Better ways to measure training success
Completion rates tell you almost nothing about effectiveness. Did they learn anything? Will they use it? Stop counting completions and start tracking what matters.
- Test what sticks. Send quick 5-question quizzes 30-60 days after training. Low scores spot specific issues: confusing content, weak examples, or concepts that don't stick. These insights let you fix exactly what failed, not guess.
- Watch real behavior. Create simple scenarios that mirror actual work situations. See if employees apply what they learned when faced with realistic challenges.
- Look beyond "it was fine" feedback. Generic positive responses hide problems. Dig into specific comments about content relevance and application opportunities.

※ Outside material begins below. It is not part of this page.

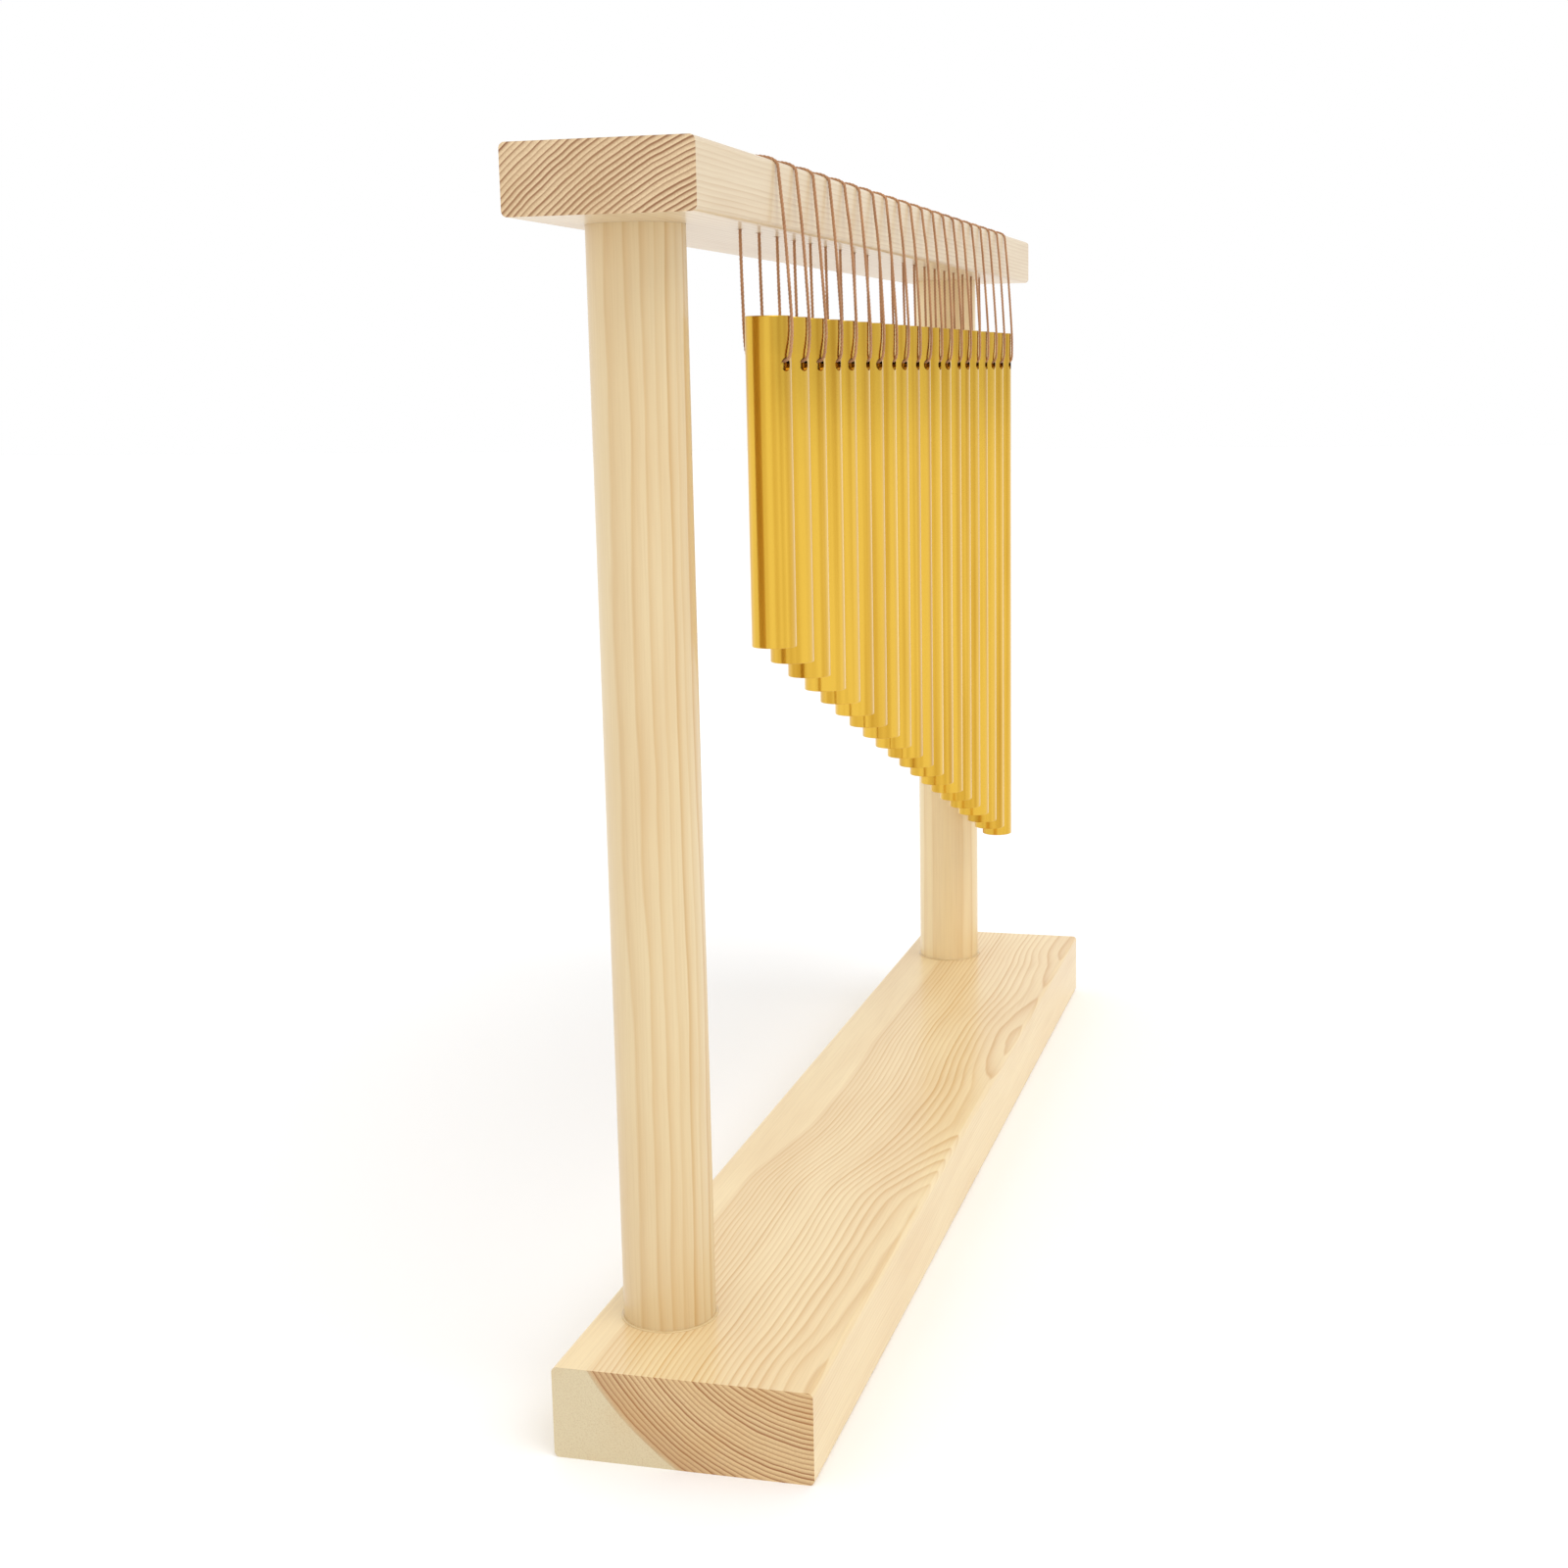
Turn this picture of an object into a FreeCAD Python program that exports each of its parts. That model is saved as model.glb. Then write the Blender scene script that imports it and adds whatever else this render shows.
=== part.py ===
"""Tabletop bar chime: twenty tubes of rising length, each hung by a cord loop from a pine bar on two round posts.

Frame: +X runs along the row from the short tubes to the long ones, the cords wrap the bar's front face on the -Y
side, +Z is up. The origin is at the middle of the base board's underside. Sizes are in millimetres.
"""
import FreeCAD, Part
import math
import os

Vec = FreeCAD.Vector

# ---- base board and top bar
BOARD_LENGTH = 455.0
BASE_WIDTH = 70.0
BASE_THICKNESS = 25.0
BAR_WIDTH = 48.0
BAR_THICKNESS = 17.0
EDGE_RADIUS = 1.5

# ---- round posts, let into the base and the bar
POST_DIAMETER = 25.0
POST_SHOWING = 287.5
POST_END_MARGIN = 38.0
POST_BACK_MARGIN = 19.5
POST_DEPTH_IN_BASE = 12.0
POST_DEPTH_IN_BAR = 9.0
POST_CLEARANCE = 0.1
POST_CHAMFER = 0.8

# ---- countersunk screws, one up into each post from below
SCREW_LENGTH = 42.0
SCREW_SHANK_DIAMETER = 4.0
SCREW_HEAD_DIAMETER = 8.0
SCREW_HEAD_HEIGHT = 2.4
SCREW_TIP_LENGTH = 5.0
SCREW_RECESS = 0.6
SCREW_CLEARANCE = 0.1
DRIVE_SLOT_WIDTH = 1.2
DRIVE_SLOT_LENGTH = 4.4
DRIVE_SLOT_DEPTH = 1.3

# ---- tubes
TUBE_COUNT = 20
TUBE_PITCH = 17.3
ROW_SHIFT = 2.5
TUBE_DIAMETER = 12.0
TUBE_WALL = 1.0
SHORTEST_TUBE = 86.0
TUBE_STEP = 6.3
TUBE_DROP = 22.0
TUBE_SETBACK = 3.0
CROSS_HOLE_DIAMETER = 3.5
CROSS_HOLE_DROP = 12.4

# ---- cord loops
CORD_DIAMETER = 0.9
CORD_HOLE_DIAMETER = 2.2
CORD_CLEARANCE = 0.05
CORD_FACE_GAP = 0.35
CORD_TOP_GAP = 1.35
CORD_TUBE_GAP = 0.5
CORD_FLARE = 0.15
CORD_TURN_RADIUS = 1.0
CORD_OVER_RADIUS = 4.0
CORD_EASY_RADIUS = 20.0
KNOT_DIAMETER = 2.6
KNOT_GAP = 0.1

# ---- places that follow from the sizes above
BACK_Y = BASE_WIDTH / 2.0
BAR_FRONT_Y = BACK_Y - BAR_WIDTH
POST_Y = BACK_Y - POST_BACK_MARGIN
POST_X = BOARD_LENGTH / 2.0 - POST_END_MARGIN
BAR_UNDER_Z = BASE_THICKNESS + POST_SHOWING
BAR_TOP_Z = BAR_UNDER_Z + BAR_THICKNESS
TUBE_Y = BAR_FRONT_Y + TUBE_SETBACK
TUBE_TOP_Z = BAR_UNDER_Z - TUBE_DROP
CROSS_HOLE_Z = TUBE_TOP_Z - CROSS_HOLE_DROP
CORD_RADIUS = CORD_DIAMETER / 2.0
STRAND_REACH = TUBE_DIAMETER / 2.0 + CORD_RADIUS + CORD_TUBE_GAP
CORD_HOLE_Y = TUBE_Y + STRAND_REACH
KNOT_Z = BAR_TOP_Z + KNOT_DIAMETER / 2.0 + KNOT_GAP


def tube_x(index):
    """Place of a tube's axis along the row, whose middle is a little towards the long tubes' post."""
    return ROW_SHIFT + (index - (TUBE_COUNT - 1) / 2.0) * TUBE_PITCH


def tube_length(index):
    """Length of a tube: each is one step longer than the one before."""
    return SHORTEST_TUBE + TUBE_STEP * index


def eased_board(width, front_y, low_z, thickness):
    """A board whose four long edges are rounded."""
    board = Part.makeBox(BOARD_LENGTH, width, thickness, Vec(-BOARD_LENGTH / 2.0, front_y, low_z))
    long_edges = [e for e in board.Edges if abs(e.tangentAt(e.FirstParameter).x) > 0.99]
    return board.makeFillet(EDGE_RADIUS, long_edges)


def post_socket(x, low_z, depth):
    """The round hole that a post sits in."""
    return Part.makeCylinder(POST_DIAMETER / 2.0 + POST_CLEARANCE, depth, Vec(x, POST_Y, low_z))


def screw_profile(x, grow, head_drop):
    """A countersunk screw standing head down, its head's face at head_drop, swollen by grow on its radius."""
    head_r = SCREW_HEAD_DIAMETER / 2.0 + grow
    shank_r = SCREW_SHANK_DIAMETER / 2.0 + grow
    head = Part.makeCone(head_r, shank_r, SCREW_HEAD_HEIGHT, Vec(x, POST_Y, head_drop))
    shank_length = SCREW_LENGTH - SCREW_HEAD_HEIGHT - SCREW_TIP_LENGTH
    shank = Part.makeCylinder(shank_r, shank_length, Vec(x, POST_Y, head_drop + SCREW_HEAD_HEIGHT))
    tip_z = head_drop + SCREW_HEAD_HEIGHT + shank_length
    tip = Part.makeCone(shank_r, 0.5 + grow, SCREW_TIP_LENGTH + grow, Vec(x, POST_Y, tip_z))
    return head.fuse([shank, tip]).removeSplitter()


def screw(x):
    """A countersunk wood screw with a crossed drive slot in its head."""
    body = screw_profile(x, 0.0, SCREW_RECESS)
    slot_a = Part.makeBox(DRIVE_SLOT_LENGTH, DRIVE_SLOT_WIDTH, DRIVE_SLOT_DEPTH)
    slot_a.translate(Vec(x - DRIVE_SLOT_LENGTH / 2.0, POST_Y - DRIVE_SLOT_WIDTH / 2.0, SCREW_RECESS))
    slot_b = slot_a.copy()
    slot_b.rotate(Vec(x, POST_Y, 0.0), Vec(0.0, 0.0, 1.0), 90.0)
    return body.cut(slot_a.fuse(slot_b))


def screw_hole(x):
    """Room for a screw: its own shape with clearance, open to the underside."""
    mouth = Part.makeCylinder(SCREW_HEAD_DIAMETER / 2.0 + SCREW_CLEARANCE, SCREW_RECESS, Vec(x, POST_Y, 0.0))
    return mouth.fuse(screw_profile(x, SCREW_CLEARANCE, SCREW_RECESS))


def base_board():
    """The board that stands on the table, with a socket and a screw hole for each post."""
    board = eased_board(BASE_WIDTH, -BASE_WIDTH / 2.0, 0.0, BASE_THICKNESS)
    for x in (-POST_X, POST_X):
        board = board.cut(post_socket(x, BASE_THICKNESS - POST_DEPTH_IN_BASE, POST_DEPTH_IN_BASE))
        board = board.cut(screw_hole(x))
    return board


def top_bar():
    """The bar that the cords wrap, with its post sockets and its row of cord holes."""
    bar = eased_board(BAR_WIDTH, BAR_FRONT_Y, BAR_UNDER_Z, BAR_THICKNESS)
    for x in (-POST_X, POST_X):
        bar = bar.cut(post_socket(x, BAR_UNDER_Z, POST_DEPTH_IN_BAR + POST_CLEARANCE))
    holes = [
        Part.makeCylinder(CORD_HOLE_DIAMETER / 2.0, BAR_THICKNESS, Vec(tube_x(i), CORD_HOLE_Y, BAR_UNDER_Z))
        for i in range(TUBE_COUNT)
    ]
    return bar.cut(Part.makeCompound(holes))


def post(x):
    """A round post with eased ends and a pilot hole for its screw."""
    foot_z = BASE_THICKNESS - POST_DEPTH_IN_BASE
    length = POST_DEPTH_IN_BASE + POST_SHOWING + POST_DEPTH_IN_BAR
    rod = Part.makeCylinder(POST_DIAMETER / 2.0, length, Vec(x, POST_Y, foot_z))
    ends = [e for e in rod.Edges if isinstance(e.Curve, Part.Circle)]
    return rod.makeChamfer(POST_CHAMFER, ends).cut(screw_hole(x))


def chime_tube(index):
    """An open tube with a cross hole near its top, bored front to back."""
    x = tube_x(index)
    length = tube_length(index)
    foot = Vec(x, TUBE_Y, TUBE_TOP_Z - length)
    outer = Part.makeCylinder(TUBE_DIAMETER / 2.0, length, foot)
    bore = Part.makeCylinder(TUBE_DIAMETER / 2.0 - TUBE_WALL, length, foot)
    hole_start = Vec(x, TUBE_Y - TUBE_DIAMETER, CROSS_HOLE_Z)
    hole = Part.makeCylinder(CROSS_HOLE_DIAMETER / 2.0, 2.0 * TUBE_DIAMETER, hole_start, Vec(0.0, 1.0, 0.0))
    return outer.cut(bore).cut(hole)


def rounded_wire(points, radii):
    """Straight runs through the points, joined at each inner point by a tangent arc of the radius given for it."""
    edges = []
    start = points[0]
    for before, corner, after, radius in zip(points, points[1:], points[2:], radii):
        towards = (corner - before).normalize()
        away = (after - corner).normalize()
        half_turn = towards.getAngle(away) / 2.0
        reach = radius * math.tan(half_turn)
        arc_start = corner - towards * reach
        arc_end = corner + away * reach
        middle = (away - towards).normalize()
        arc_middle = corner + middle * (radius / math.cos(half_turn) - radius)
        edges.append(Part.LineSegment(start, arc_start).toShape())
        edges.append(Part.Arc(arc_start, arc_middle, arc_end).toShape())
        start = arc_end
    edges.append(Part.LineSegment(start, points[-1]).toShape())
    return Part.Wire(edges)


def cord_route(x):
    """The points of one loop and the radius of the arc at each inner one.

    The loop starts in its knot, goes down through the bar to the tube's back, through the cross hole, up the front,
    over the bar's edge and back into the knot.
    """
    carry_z = CROSS_HOLE_Z + CROSS_HOLE_DIAMETER / 2.0 - CORD_RADIUS - CORD_CLEARANCE
    over_z = BAR_TOP_Z + CORD_RADIUS + CORD_TOP_GAP
    points = [
        Vec(x, CORD_HOLE_Y, KNOT_Z - KNOT_DIAMETER / 4.0),
        Vec(x, CORD_HOLE_Y, carry_z),
        Vec(x, TUBE_Y - STRAND_REACH, carry_z),
        Vec(x, TUBE_Y - STRAND_REACH - CORD_FLARE, TUBE_TOP_Z),
        Vec(x, BAR_FRONT_Y - CORD_FACE_GAP, over_z),
        Vec(x, CORD_HOLE_Y - KNOT_DIAMETER / 4.0, KNOT_Z + CORD_RADIUS / 2.0),
    ]
    radii = [CORD_TURN_RADIUS, CORD_TURN_RADIUS, CORD_EASY_RADIUS, CORD_OVER_RADIUS]
    return points, radii


def cord_loop(index):
    """One cord loop with its knot, which sits on the mouth of its hole in the bar's top."""
    x = tube_x(index)
    points, radii = cord_route(x)
    path = rounded_wire(points, radii)
    ring = Part.Wire([Part.Circle(points[0], Vec(0.0, 0.0, 1.0), CORD_RADIUS).toShape()])
    strand = path.makePipeShell([ring], True, False)
    if index == 0:
        expected = math.pi * CORD_RADIUS ** 2 * path.Length
        print("cord loop", round(path.Length, 1), "mm long, arcs of radius", radii)
        print("cord loop volume", round(strand.Volume, 2), "against section times length", round(expected, 2))
    knot = Part.makeSphere(KNOT_DIAMETER / 2.0, Vec(x, CORD_HOLE_Y, KNOT_Z))
    return strand.fuse(knot).removeSplitter()


def save(shape, name):
    """Write one node."""
    shape.exportStep(os.path.join("parts", name + ".step"))
    print(name, "valid", shape.isValid(), "solids", len(shape.Solids), "volume", round(shape.Volume, 1))


def main():
    """Build every node of the chime."""
    os.makedirs("parts", exist_ok=True)
    save(base_board(), "base_board")
    save(top_bar(), "top_bar")
    save(post(-POST_X), "post_short_end")
    save(post(POST_X), "post_long_end")
    save(Part.makeCompound([screw(-POST_X), screw(POST_X)]), "post_screws")
    for index in range(TUBE_COUNT):
        number = "%02d" % (index + 1)
        save(chime_tube(index), "tube_" + number)
        save(cord_loop(index), "cord_" + number)


main()
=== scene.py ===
"""The looks of a tabletop bar chime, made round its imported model.

A pine bar on two round pine posts holds a row of gold tubes, each in a loop of brown cord.
The boards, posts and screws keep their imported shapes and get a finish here. The tubes, the
cords and the glue round the posts are made anew.
"""
import logging
import math
import random
from dataclasses import dataclass
from enum import Enum
from typing import Any, Dict, List, Optional, Sequence, Tuple, Union

import bpy
from mathutils import Matrix, Quaternion, Vector


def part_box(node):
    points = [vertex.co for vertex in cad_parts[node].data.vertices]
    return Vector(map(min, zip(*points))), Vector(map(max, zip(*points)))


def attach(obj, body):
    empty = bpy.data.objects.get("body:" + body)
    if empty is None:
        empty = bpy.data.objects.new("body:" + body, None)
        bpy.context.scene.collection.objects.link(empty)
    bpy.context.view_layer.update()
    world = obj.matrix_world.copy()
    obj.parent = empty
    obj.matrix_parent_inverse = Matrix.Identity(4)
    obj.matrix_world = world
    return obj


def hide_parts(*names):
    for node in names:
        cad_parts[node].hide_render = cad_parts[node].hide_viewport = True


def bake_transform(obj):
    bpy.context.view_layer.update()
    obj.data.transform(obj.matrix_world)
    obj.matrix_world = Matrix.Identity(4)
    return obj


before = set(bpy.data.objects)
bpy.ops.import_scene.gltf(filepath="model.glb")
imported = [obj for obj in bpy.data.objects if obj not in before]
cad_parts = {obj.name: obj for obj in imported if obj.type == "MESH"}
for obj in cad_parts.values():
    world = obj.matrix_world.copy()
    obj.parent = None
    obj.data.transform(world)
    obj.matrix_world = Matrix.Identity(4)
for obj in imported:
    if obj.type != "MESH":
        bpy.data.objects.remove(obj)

LOG = logging.getLogger("bar_chime")
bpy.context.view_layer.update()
MM = 0.001
CROSS_HOLE_DROP = 12.4 * MM
CROSS_HOLE_RADIUS = 1.75 * MM
BEYOND_THE_LOG = 10.0
Triple = Tuple[float, float, float]
Colour = Triple
Number = Union[float, "Value"]


# ---------------------------------------------------------------- small tools


@dataclass(frozen=True)
class Span:
    """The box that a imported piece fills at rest."""

    low: Vector
    high: Vector

    @classmethod
    def of(cls, node: str) -> "Span":
        """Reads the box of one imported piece.

        Args:
            node: The piece's name.

        Returns:
            Its box.
        """
        low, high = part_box(node)
        return cls(Vector(low), Vector(high))

    @property
    def centre(self) -> Vector:
        """The middle of the box."""
        return (self.low + self.high) / 2.0

    @property
    def size(self) -> Vector:
        """The box's length on each axis."""
        return self.high - self.low


def let_go() -> None:
    """Deselects everything, so that the next operator acts on the new piece alone."""
    if bpy.context.object and bpy.context.object.mode != "OBJECT":
        bpy.ops.object.mode_set(mode="OBJECT")
    bpy.ops.object.select_all(action="DESELECT")


def pick(piece: bpy.types.Object) -> None:
    """Makes one piece the only selected one and the active one.

    Args:
        piece: The piece that the next operator acts on.
    """
    let_go()
    piece.select_set(True)
    bpy.context.view_layer.objects.active = piece


def settle(piece: bpy.types.Object, name: str) -> bpy.types.Object:
    """Names a piece and moves its place into its mesh.

    Args:
        piece: The piece, wherever it was made.
        name: Its final name.

    Returns:
        The same piece, with its object at the origin.
    """
    pick(piece)
    bpy.ops.object.transform_apply(location=True, rotation=True, scale=True)
    piece.name = name
    piece.data.name = name
    return piece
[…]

Don’t assume that presenting information changes minds." Just because someone clicked through all the slides doesn't mean they absorbed anything useful.
When you measure what matters, training turns a checkbox into a genuine business advantage. Your team gains skills they use, and your organization gets the protection it needs.
Launch your training turnaround strategy
When employees dodge training, they're telling you something important.
Start seeing resistance as useful data, not defiance. Good HR teams use this feedback to build better programs. They link training to daily work. They offer different formats. They discuss objections openly. They protect time for learning. And their leaders do the training first.
Empty compliance creates dangerous false security. The EEOC and state laws make the stakes clear. But checking boxes doesn't protect anyone. Real performance management needs actual learning, not just completion records.
Turn this around now. Make training matter to your team, and they'll complete it. They'll learn from it. They'll use it. Your legal risks drop. Your skills grow. Your culture improves. Everyone wins—all because you recognize resistance as an opportunity to create something better.